- **Records for this task**
————————

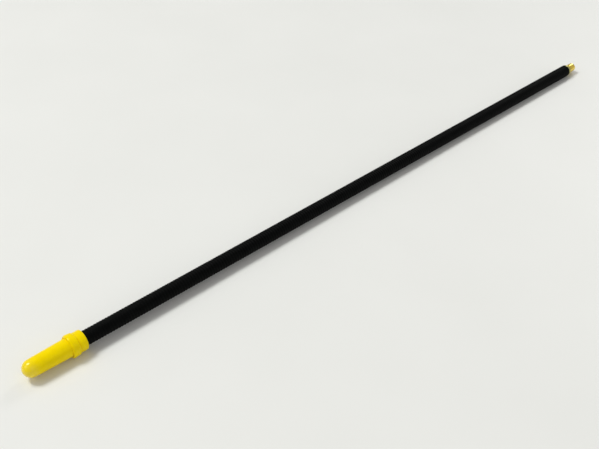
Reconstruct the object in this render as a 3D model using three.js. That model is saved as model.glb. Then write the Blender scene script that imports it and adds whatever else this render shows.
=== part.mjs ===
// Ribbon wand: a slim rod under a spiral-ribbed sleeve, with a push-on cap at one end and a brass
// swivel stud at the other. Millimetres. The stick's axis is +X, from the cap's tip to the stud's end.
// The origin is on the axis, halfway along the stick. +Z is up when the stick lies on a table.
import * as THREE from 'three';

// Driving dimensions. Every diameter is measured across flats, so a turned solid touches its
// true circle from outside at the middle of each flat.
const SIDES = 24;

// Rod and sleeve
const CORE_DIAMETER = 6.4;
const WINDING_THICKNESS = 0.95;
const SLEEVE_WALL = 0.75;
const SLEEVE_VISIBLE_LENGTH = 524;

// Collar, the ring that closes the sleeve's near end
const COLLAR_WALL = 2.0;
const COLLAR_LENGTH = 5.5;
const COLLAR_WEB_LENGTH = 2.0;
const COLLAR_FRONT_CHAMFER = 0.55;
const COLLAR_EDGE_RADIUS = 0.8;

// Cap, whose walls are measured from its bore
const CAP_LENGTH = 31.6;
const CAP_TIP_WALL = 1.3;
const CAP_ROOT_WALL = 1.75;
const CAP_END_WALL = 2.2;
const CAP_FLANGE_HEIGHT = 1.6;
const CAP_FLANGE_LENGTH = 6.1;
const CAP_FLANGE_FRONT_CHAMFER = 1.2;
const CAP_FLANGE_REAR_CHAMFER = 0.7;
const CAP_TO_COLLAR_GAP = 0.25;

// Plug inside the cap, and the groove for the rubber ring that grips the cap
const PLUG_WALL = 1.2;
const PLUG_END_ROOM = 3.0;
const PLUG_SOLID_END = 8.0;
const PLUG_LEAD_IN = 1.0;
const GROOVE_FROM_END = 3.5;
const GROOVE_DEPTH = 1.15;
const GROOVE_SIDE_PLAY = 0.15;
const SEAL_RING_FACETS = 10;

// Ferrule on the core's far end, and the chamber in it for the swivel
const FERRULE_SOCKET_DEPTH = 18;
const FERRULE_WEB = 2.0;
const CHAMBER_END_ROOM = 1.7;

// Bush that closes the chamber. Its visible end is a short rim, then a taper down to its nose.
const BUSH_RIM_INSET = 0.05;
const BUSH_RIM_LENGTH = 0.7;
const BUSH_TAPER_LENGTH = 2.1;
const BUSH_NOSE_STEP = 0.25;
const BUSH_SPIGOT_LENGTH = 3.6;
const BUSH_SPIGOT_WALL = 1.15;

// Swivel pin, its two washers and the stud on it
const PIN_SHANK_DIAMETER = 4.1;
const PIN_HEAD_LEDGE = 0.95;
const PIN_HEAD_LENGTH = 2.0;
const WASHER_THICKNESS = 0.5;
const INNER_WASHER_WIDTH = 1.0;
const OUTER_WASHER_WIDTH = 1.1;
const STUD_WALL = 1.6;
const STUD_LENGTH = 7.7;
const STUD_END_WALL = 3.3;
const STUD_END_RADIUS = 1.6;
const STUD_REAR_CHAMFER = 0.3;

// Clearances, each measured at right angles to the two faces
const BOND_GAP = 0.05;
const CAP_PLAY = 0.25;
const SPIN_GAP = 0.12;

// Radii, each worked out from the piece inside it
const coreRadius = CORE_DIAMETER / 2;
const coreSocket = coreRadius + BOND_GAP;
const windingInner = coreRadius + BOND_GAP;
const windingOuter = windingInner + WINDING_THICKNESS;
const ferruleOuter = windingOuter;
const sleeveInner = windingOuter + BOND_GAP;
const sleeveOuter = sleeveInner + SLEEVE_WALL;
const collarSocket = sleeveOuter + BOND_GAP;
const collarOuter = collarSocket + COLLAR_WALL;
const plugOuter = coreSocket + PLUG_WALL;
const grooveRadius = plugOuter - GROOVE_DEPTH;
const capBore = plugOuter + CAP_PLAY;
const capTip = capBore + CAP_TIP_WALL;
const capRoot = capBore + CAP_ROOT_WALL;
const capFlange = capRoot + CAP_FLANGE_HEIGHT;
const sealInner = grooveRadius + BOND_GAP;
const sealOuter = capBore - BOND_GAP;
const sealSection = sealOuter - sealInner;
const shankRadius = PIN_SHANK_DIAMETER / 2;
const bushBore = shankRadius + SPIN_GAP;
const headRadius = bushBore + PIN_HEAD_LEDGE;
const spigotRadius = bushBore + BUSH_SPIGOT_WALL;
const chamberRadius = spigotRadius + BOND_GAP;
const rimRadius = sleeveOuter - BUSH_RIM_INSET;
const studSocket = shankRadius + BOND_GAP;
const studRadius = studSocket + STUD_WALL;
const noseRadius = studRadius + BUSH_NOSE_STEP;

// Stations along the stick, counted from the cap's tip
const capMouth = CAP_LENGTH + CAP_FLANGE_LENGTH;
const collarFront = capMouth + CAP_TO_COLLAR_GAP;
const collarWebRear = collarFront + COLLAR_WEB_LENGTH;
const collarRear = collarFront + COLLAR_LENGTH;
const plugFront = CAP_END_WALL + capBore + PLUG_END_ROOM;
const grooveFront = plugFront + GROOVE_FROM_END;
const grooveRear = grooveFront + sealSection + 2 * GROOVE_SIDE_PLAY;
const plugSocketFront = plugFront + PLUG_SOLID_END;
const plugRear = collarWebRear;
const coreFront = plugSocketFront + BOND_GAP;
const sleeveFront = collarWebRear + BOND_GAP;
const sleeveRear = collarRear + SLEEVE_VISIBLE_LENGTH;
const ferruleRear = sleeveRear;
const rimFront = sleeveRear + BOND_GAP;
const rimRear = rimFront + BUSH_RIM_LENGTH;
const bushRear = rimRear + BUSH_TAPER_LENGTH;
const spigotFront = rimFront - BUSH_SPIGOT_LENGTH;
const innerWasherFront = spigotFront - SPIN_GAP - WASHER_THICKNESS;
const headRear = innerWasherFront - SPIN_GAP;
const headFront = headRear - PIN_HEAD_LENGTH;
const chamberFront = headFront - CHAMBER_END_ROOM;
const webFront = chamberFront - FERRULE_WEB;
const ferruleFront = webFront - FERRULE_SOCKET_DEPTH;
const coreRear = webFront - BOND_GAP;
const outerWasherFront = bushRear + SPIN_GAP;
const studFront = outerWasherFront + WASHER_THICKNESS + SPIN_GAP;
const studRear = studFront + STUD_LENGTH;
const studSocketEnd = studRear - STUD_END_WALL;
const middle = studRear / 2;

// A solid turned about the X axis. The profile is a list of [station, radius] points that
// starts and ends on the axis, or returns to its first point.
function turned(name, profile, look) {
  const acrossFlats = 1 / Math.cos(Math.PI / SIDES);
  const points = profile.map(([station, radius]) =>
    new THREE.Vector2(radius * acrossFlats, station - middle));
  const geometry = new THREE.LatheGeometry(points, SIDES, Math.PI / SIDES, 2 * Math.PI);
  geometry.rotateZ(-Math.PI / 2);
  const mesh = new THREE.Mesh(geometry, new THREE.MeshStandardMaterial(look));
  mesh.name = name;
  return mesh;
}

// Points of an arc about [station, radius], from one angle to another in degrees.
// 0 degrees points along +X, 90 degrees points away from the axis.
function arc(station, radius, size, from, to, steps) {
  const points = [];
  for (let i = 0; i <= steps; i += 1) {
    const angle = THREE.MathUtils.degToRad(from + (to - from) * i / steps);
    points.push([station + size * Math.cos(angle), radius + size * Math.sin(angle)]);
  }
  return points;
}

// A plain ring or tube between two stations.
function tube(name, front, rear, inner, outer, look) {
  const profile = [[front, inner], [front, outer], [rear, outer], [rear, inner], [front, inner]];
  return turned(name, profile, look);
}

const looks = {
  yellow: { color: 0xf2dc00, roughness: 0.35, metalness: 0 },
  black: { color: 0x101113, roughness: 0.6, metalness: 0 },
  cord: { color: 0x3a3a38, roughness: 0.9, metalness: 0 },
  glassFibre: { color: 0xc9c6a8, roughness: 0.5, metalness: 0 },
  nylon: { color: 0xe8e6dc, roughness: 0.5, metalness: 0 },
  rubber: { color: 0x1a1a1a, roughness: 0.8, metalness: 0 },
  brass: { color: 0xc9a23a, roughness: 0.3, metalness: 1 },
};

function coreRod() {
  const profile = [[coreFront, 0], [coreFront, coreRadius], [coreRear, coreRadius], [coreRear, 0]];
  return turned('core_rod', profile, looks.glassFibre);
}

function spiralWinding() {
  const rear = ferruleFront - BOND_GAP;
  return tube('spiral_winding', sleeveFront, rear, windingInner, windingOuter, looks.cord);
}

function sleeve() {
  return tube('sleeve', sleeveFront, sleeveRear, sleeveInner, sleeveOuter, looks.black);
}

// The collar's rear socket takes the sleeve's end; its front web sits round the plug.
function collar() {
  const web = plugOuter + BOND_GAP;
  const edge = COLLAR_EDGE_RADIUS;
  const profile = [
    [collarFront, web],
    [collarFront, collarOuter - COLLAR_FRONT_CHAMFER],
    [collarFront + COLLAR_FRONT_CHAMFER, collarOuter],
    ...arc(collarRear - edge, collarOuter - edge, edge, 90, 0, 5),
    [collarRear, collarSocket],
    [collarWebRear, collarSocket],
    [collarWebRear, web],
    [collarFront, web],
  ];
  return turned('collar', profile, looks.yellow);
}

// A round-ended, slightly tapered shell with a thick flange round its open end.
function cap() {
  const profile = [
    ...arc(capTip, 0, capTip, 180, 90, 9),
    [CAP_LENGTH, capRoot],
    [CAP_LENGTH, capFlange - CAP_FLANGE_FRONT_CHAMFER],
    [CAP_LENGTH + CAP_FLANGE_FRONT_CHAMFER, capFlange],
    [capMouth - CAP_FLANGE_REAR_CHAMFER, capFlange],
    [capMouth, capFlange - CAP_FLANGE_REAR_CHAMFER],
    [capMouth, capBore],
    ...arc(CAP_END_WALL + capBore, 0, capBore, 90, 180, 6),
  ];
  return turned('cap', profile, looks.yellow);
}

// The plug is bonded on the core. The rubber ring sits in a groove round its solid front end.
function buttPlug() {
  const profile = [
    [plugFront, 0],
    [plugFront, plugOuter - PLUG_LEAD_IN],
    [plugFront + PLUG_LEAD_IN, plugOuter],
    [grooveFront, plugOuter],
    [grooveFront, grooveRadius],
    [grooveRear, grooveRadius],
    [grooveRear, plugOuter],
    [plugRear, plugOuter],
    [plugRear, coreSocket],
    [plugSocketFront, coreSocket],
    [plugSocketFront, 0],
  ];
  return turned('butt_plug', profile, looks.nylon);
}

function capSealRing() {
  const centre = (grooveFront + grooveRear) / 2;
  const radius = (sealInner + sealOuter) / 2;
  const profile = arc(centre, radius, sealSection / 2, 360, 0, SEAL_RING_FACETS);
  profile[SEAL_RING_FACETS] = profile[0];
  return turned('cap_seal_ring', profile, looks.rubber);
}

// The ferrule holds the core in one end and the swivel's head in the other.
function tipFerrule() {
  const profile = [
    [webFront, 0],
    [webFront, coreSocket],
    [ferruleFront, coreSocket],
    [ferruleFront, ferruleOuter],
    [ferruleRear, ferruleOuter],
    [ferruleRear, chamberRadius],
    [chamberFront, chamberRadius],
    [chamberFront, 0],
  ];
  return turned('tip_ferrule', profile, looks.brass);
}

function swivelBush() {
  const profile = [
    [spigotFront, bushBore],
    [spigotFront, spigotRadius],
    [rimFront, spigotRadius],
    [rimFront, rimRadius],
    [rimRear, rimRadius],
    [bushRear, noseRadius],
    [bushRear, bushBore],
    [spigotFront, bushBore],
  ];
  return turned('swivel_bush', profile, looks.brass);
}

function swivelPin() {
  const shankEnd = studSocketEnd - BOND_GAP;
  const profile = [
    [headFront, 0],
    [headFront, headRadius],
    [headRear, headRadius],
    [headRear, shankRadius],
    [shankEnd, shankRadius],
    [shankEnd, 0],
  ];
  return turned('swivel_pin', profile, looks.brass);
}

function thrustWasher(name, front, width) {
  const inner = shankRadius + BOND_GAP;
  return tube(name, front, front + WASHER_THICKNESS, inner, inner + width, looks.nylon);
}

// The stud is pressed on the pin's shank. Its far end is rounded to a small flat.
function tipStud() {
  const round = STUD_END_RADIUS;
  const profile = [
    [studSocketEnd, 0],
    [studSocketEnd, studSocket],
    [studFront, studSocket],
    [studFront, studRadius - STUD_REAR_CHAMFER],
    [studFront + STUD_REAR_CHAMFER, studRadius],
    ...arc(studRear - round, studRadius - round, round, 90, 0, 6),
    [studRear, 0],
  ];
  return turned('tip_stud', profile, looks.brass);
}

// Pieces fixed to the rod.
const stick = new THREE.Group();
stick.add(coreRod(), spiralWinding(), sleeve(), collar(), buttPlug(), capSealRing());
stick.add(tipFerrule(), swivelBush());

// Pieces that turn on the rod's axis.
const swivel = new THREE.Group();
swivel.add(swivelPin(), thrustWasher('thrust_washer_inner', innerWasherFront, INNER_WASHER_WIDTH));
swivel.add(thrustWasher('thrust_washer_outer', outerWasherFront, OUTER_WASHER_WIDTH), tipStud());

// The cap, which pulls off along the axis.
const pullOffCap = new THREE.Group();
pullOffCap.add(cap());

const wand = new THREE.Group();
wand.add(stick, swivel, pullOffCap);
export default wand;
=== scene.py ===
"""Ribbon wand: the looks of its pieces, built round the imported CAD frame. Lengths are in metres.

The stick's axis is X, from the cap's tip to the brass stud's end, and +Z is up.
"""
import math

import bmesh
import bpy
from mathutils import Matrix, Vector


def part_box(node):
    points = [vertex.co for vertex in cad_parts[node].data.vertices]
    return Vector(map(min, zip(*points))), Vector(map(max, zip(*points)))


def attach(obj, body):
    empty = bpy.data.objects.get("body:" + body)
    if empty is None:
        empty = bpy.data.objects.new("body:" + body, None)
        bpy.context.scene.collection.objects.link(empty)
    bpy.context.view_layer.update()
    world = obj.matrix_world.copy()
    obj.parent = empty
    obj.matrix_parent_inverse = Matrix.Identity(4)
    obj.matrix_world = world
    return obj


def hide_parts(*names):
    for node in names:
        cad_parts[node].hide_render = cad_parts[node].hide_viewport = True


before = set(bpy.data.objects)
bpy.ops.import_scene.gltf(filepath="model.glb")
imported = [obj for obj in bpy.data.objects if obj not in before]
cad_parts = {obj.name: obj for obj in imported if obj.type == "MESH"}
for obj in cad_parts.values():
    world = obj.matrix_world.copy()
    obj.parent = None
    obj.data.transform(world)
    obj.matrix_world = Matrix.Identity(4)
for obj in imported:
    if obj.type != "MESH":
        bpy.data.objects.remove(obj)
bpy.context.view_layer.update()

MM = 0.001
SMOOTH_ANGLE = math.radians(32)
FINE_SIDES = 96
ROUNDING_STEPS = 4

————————

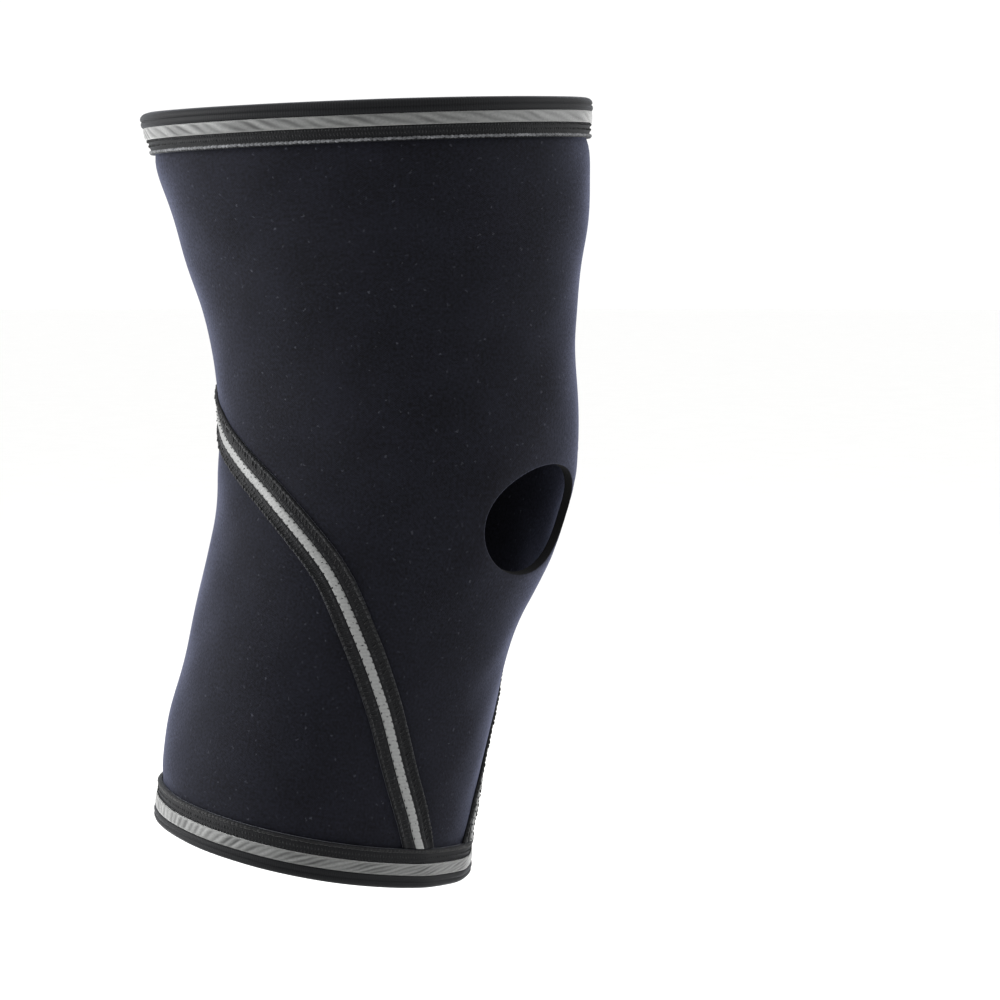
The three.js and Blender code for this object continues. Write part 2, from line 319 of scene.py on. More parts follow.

————————

- **Exercise description**
Repeat, exactly as they stand above, the lines from the line with "along the axis." to the line with "points = [vertex.co", both lines included.

- **Task solution**
// The cap, which pulls off along the axis.
const pullOffCap = new THREE.Group();
pullOffCap.add(cap());

const wand = new THREE.Group();
wand.add(stick, swivel, pullOffCap);
export default wand;
=== scene.py ===
"""Ribbon wand: the looks of its pieces, built round the imported CAD frame. Lengths are in metres.

The stick's axis is X, from the cap's tip to the brass stud's end, and +Z is up.
"""
import math

import bmesh
import bpy
from mathutils import Matrix, Vector


def part_box(node):
    points = [vertex.co for vertex in cad_parts[node].data.vertices]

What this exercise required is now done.